Directive:
Copy out the listing exactly.
── Given information
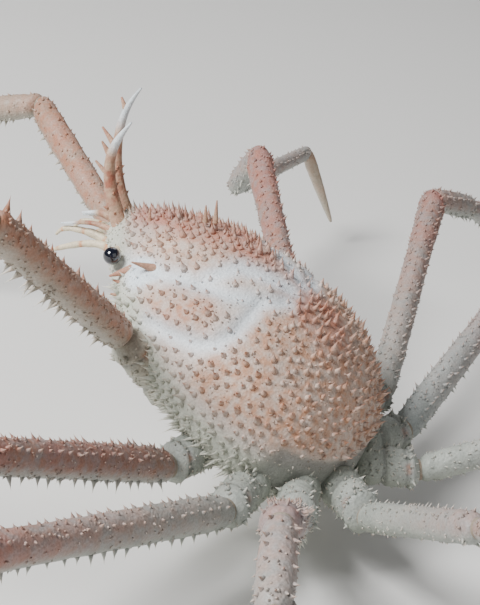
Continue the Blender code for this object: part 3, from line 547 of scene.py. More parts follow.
def shell_material(name, grain, **swaps):
    """Shell finish with its own strength of grain and any colour of the set swapped for another."""
    if name in bpy.data.materials:
        return bpy.data.materials[name]
    colours = bpy.context.scene.crab_colours
    material, tree, shader = new_material(name, 0.55)
    group = put(tree, "ShaderNodeGroup", node_tree=shell_group())
    for label, key in (("White", "white"), ("Warm", "warm"), ("Rose", "rose"), ("Pale", "pale"), ("Green", "green"),
                       ("Tip", "tip"), ("Tip pale", "tip_pale"), ("Speck", "speck"), ("Painted shade grey", "grey")):
        group.inputs[label].default_value = (*swaps.get(key, getattr(colours, key)), 1)
    tree.links.new(group.outputs["Color"], shader.inputs["Base Color"])
    tree.links.new(group.outputs["Roughness"], shader.inputs["Roughness"])
    bump = put(tree, "ShaderNodeBump", {"Strength": grain, "Distance": BUMP_DEPTH, "Height": group.outputs["Height"]})
    tree.links.new(bump.outputs[0], shader.inputs["Normal"])
    shader.inputs["Specular IOR Level"].default_value = 0.4
    return material


class Body:
    """The carapace in the crab's own axes.

    t runs from the front end (0) to the rear end (pi) and v round the body
    from the right edge over the back. Each half section is an ellipse whose
    width and height follow the sine of t, less a share of its cosine, which
    narrows the front, and a share of the cosine's cube for the face.
    """

    def __init__(self, sizes):
        self.sizes = sizes
        eyes = [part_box("eye_" + label) for label in ("left", "right")]
        middle = sum((np.array(low) + np.array(high) for low, high in eyes), np.zeros(3)) / 4
        self.place = np.zeros(3)
        eye = self.world(np.array(EYE_CENTRE))
        self.place = np.array([middle[0], middle[1] - eye[1], 0])

    def plain(self, t, v):
        s = self.sizes
        t, v = np.broadcast_arrays(np.asarray(t, float), np.asarray(v, float))
        swell, front = np.sin(t), np.cos(t)
        face = np.maximum(front, 0) ** 3
        width = s.half_width * swell * (1 - s.front_narrowing * front - s.face_narrowing * face)
        fall = s.back_fall * np.maximum(front, 0) - s.back_rise * np.maximum(-front, 0)
        back = s.back_height * swell * (1 - fall - s.face_fall * face)
        belly = s.belly_depth * swell * (1 - s.belly_fall * np.maximum(front, 0))
        along = (s.front_reach - s.rear_reach) / 2 + (s.front_reach + s.rear_reach) / 2 * front
        return np.stack([width * np.cos(v), along, np.where(np.sin(v) > 0, back, belly) * np.sin(v)], -1)

    def normal(self, t, v, step=1e-3):
        """Outward unit normal by small steps in t and v."""
        along = self.plain(t + step, v) - self.plain(t - step, v)
        around = self.plain(t, v + step) - self.plain(t, v - step)
        return unit(np.cross(around, along))

    def world(self, points):
        """Body axes to world axes: pitch about X, raise to the body's level, then the crab's place."""
        points = np.asarray(points, float)
        cosine, sine = math.cos(self.sizes.pitch), math.sin(self.sizes.pitch)
        y, z = points[..., 1], points[..., 2]
        return np.stack([points[..., 0], y * cosine - z * sine, y * sine + z * cosine + self.sizes.level],
                        -1) + self.place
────
Answer to the task:
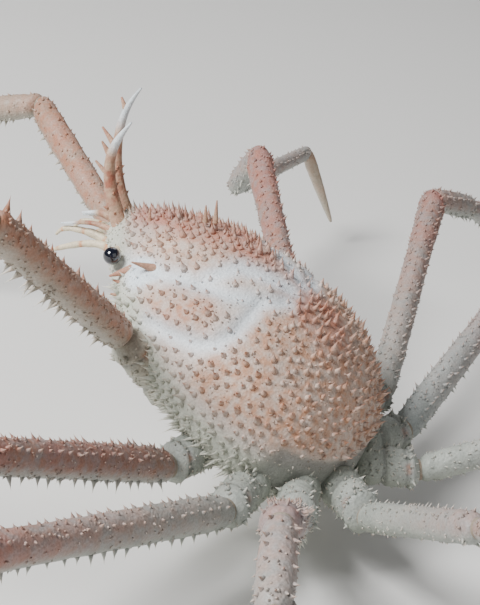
Continue the Blender code for this object: part 3, from line 547 of scene.py. More parts follow.
def shell_material(name, grain, **swaps):
    """Shell finish with its own strength of grain and any colour of the set swapped for another."""
    if name in bpy.data.materials:
        return bpy.data.materials[name]
    colours = bpy.context.scene.crab_colours
    material, tree, shader = new_material(name, 0.55)
    group = put(tree, "ShaderNodeGroup", node_tree=shell_group())
    for label, key in (("White", "white"), ("Warm", "warm"), ("Rose", "rose"), ("Pale", "pale"), ("Green", "green"),
                       ("Tip", "tip"), ("Tip pale", "tip_pale"), ("Speck", "speck"), ("Painted shade grey", "grey")):
        group.inputs[label].default_value = (*swaps.get(key, getattr(colours, key)), 1)
    tree.links.new(group.outputs["Color"], shader.inputs["Base Color"])
    tree.links.new(group.outputs["Roughness"], shader.inputs["Roughness"])
    bump = put(tree, "ShaderNodeBump", {"Strength": grain, "Distance": BUMP_DEPTH, "Height": group.outputs["Height"]})
    tree.links.new(bump.outputs[0], shader.inputs["Normal"])
    shader.inputs["Specular IOR Level"].default_value = 0.4
    return material


class Body:
    """The carapace in the crab's own axes.

    t runs from the front end (0) to the rear end (pi) and v round the body
    from the right edge over the back. Each half section is an ellipse whose
    width and height follow the sine of t, less a share of its cosine, which
    narrows the front, and a share of the cosine's cube for the face.
    """

    def __init__(self, sizes):
        self.sizes = sizes
        eyes = [part_box("eye_" + label) for label in ("left", "right")]
        middle = sum((np.array(low) + np.array(high) for low, high in eyes), np.zeros(3)) / 4
        self.place = np.zeros(3)
        eye = self.world(np.array(EYE_CENTRE))
        self.place = np.array([middle[0], middle[1] - eye[1], 0])

    def plain(self, t, v):
        s = self.sizes
        t, v = np.broadcast_arrays(np.asarray(t, float), np.asarray(v, float))
        swell, front = np.sin(t), np.cos(t)
        face = np.maximum(front, 0) ** 3
        width = s.half_width * swell * (1 - s.front_narrowing * front - s.face_narrowing * face)
        fall = s.back_fall * np.maximum(front, 0) - s.back_rise * np.maximum(-front, 0)
        back = s.back_height * swell * (1 - fall - s.face_fall * face)
        belly = s.belly_depth * swell * (1 - s.belly_fall * np.maximum(front, 0))
        along = (s.front_reach - s.rear_reach) / 2 + (s.front_reach + s.rear_reach) / 2 * front
        return np.stack([width * np.cos(v), along, np.where(np.sin(v) > 0, back, belly) * np.sin(v)], -1)

    def normal(self, t, v, step=1e-3):
        """Outward unit normal by small steps in t and v."""
        along = self.plain(t + step, v) - self.plain(t - step, v)
        around = self.plain(t, v + step) - self.plain(t, v - step)
        return unit(np.cross(around, along))

    def world(self, points):
        """Body axes to world axes: pitch about X, raise to the body's level, then the crab's place."""
        points = np.asarray(points, float)
        cosine, sine = math.cos(self.sizes.pitch), math.sin(self.sizes.pitch)
        y, z = points[..., 1], points[..., 2]
        return np.stack([points[..., 0], y * cosine - z * sine, y * sine + z * cosine + self.sizes.level],
                        -1) + self.place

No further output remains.